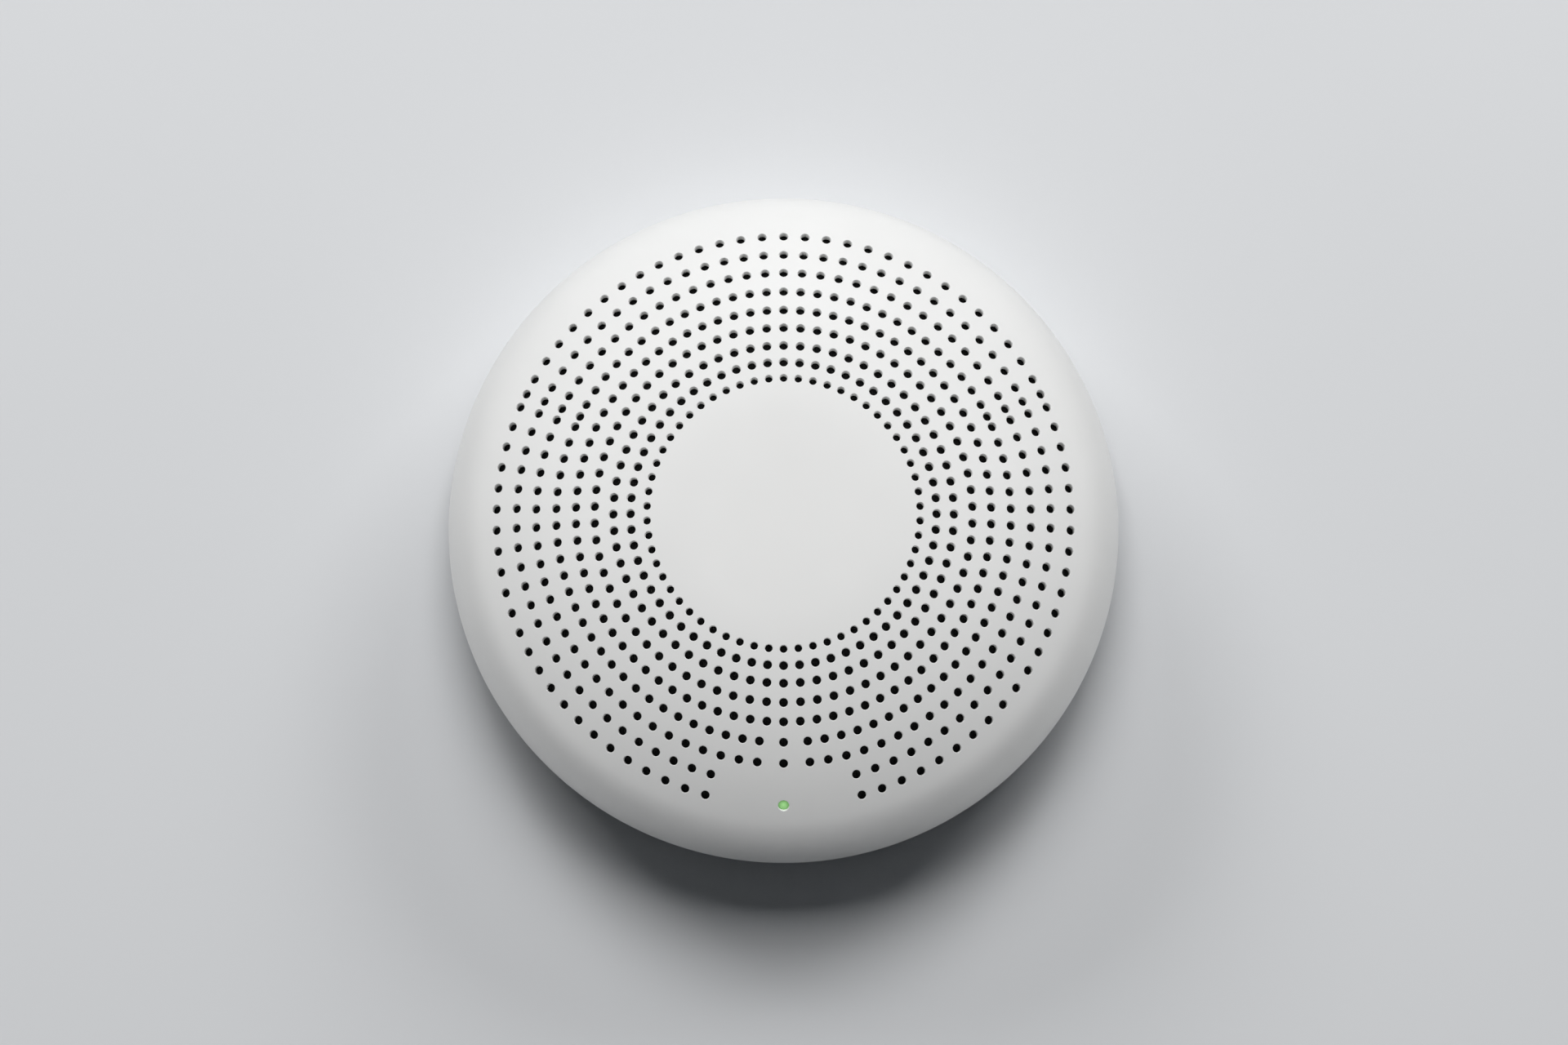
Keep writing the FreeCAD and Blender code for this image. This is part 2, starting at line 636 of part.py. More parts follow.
def chamber_base():
    floor = rod(CHAMBER_RADIUS, CHAMBER_FLOOR, CHAMBER_X, CHAMBER_Y, BOARD_TOP)
    vanes = []
    for number in range(VANE_COUNT):
        bearing = number * 360.0 / VANE_COUNT
        if near_lamp(bearing):
            continue
        height = CHAMBER_ROOM - SLIDE_FIT + CHAMBER_FLOOR / 2
        vane = block((VANE_LENGTH, VANE_THICKNESS, height), 0, 0, CHAMBER_INSIDE - CHAMBER_FLOOR / 2)
        vane.rotate(ORIGIN, AXIS, VANE_TURN)
        vane.translate(Vector(VANE_CIRCLE, 0, 0))
        vanes.append(toward_chamber(vane, bearing))
    bearings = (EMITTER_BEARING, RECEIVER_BEARING)
    base = floor.fuse(vanes + [lamp_holder(bearing) for bearing in bearings])
    return base.cut([lamp_hole(bearing, SLIDE_FIT) for bearing in bearings])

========

WRITTEN EXERCISE: From the data above, extract every line in its exact form.

EXERCISE ANSWER:
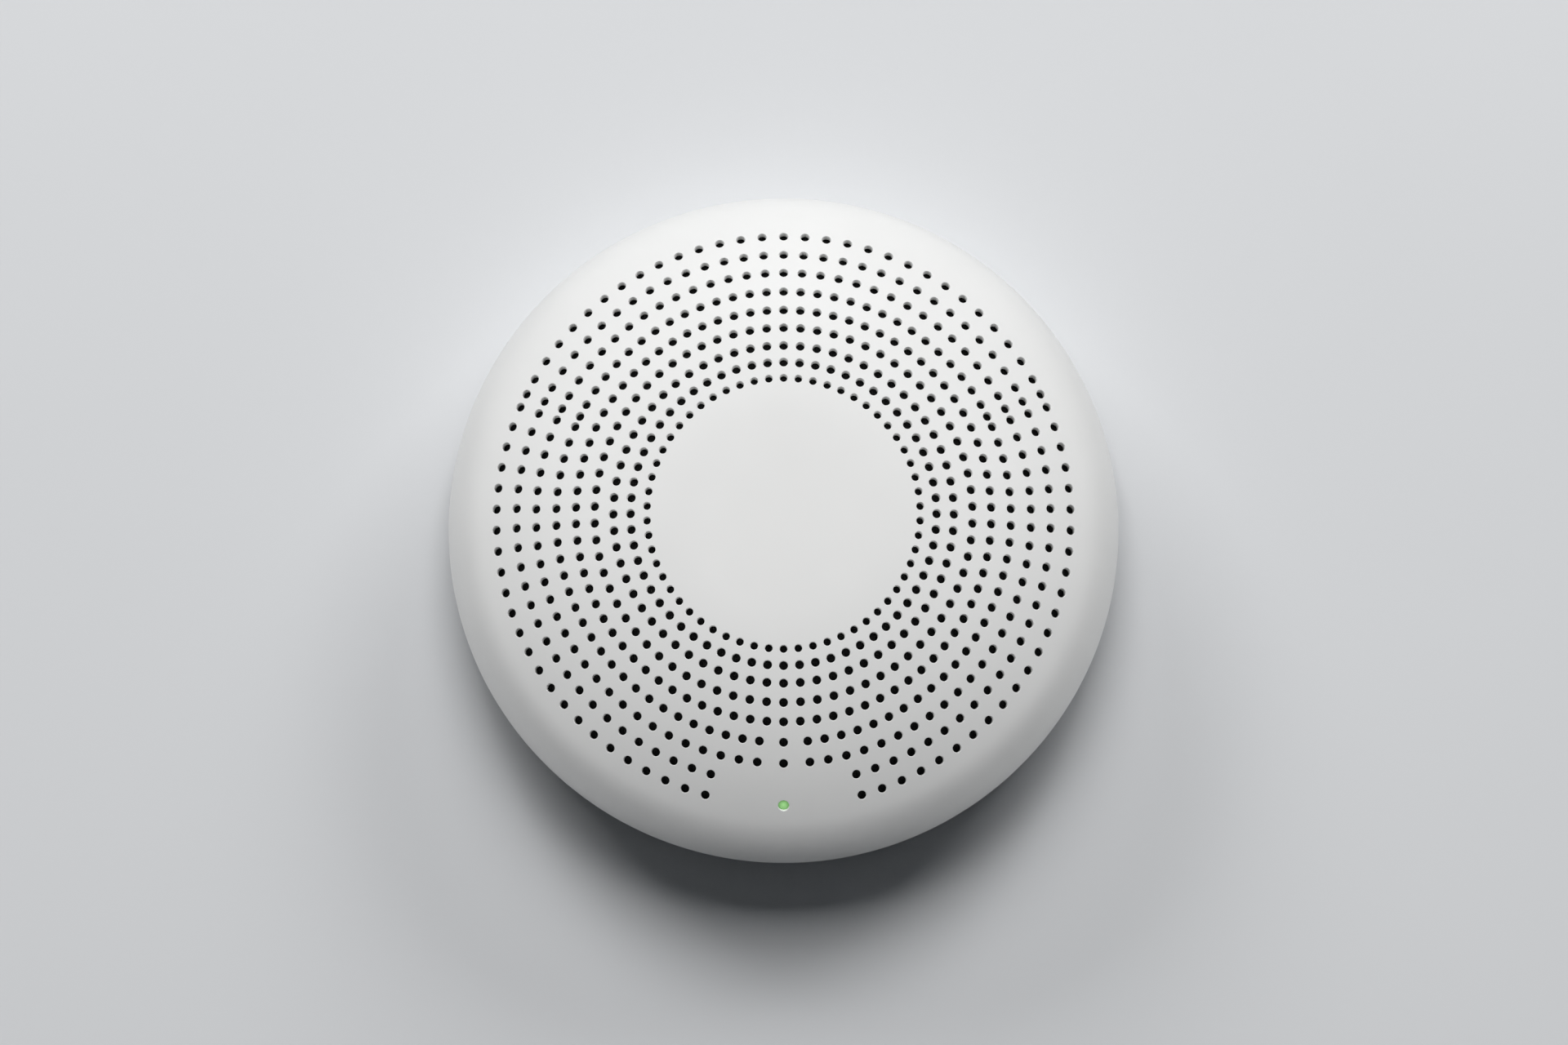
Keep writing the FreeCAD and Blender code for this image. This is part 2, starting at line 636 of part.py. More parts follow.
def chamber_base():
    floor = rod(CHAMBER_RADIUS, CHAMBER_FLOOR, CHAMBER_X, CHAMBER_Y, BOARD_TOP)
    vanes = []
    for number in range(VANE_COUNT):
        bearing = number * 360.0 / VANE_COUNT
        if near_lamp(bearing):
            continue
        height = CHAMBER_ROOM - SLIDE_FIT + CHAMBER_FLOOR / 2
        vane = block((VANE_LENGTH, VANE_THICKNESS, height), 0, 0, CHAMBER_INSIDE - CHAMBER_FLOOR / 2)
        vane.rotate(ORIGIN, AXIS, VANE_TURN)
        vane.translate(Vector(VANE_CIRCLE, 0, 0))
        vanes.append(toward_chamber(vane, bearing))
    bearings = (EMITTER_BEARING, RECEIVER_BEARING)
    base = floor.fuse(vanes + [lamp_holder(bearing) for bearing in bearings])
    return base.cut([lamp_hole(bearing, SLIDE_FIT) for bearing in bearings])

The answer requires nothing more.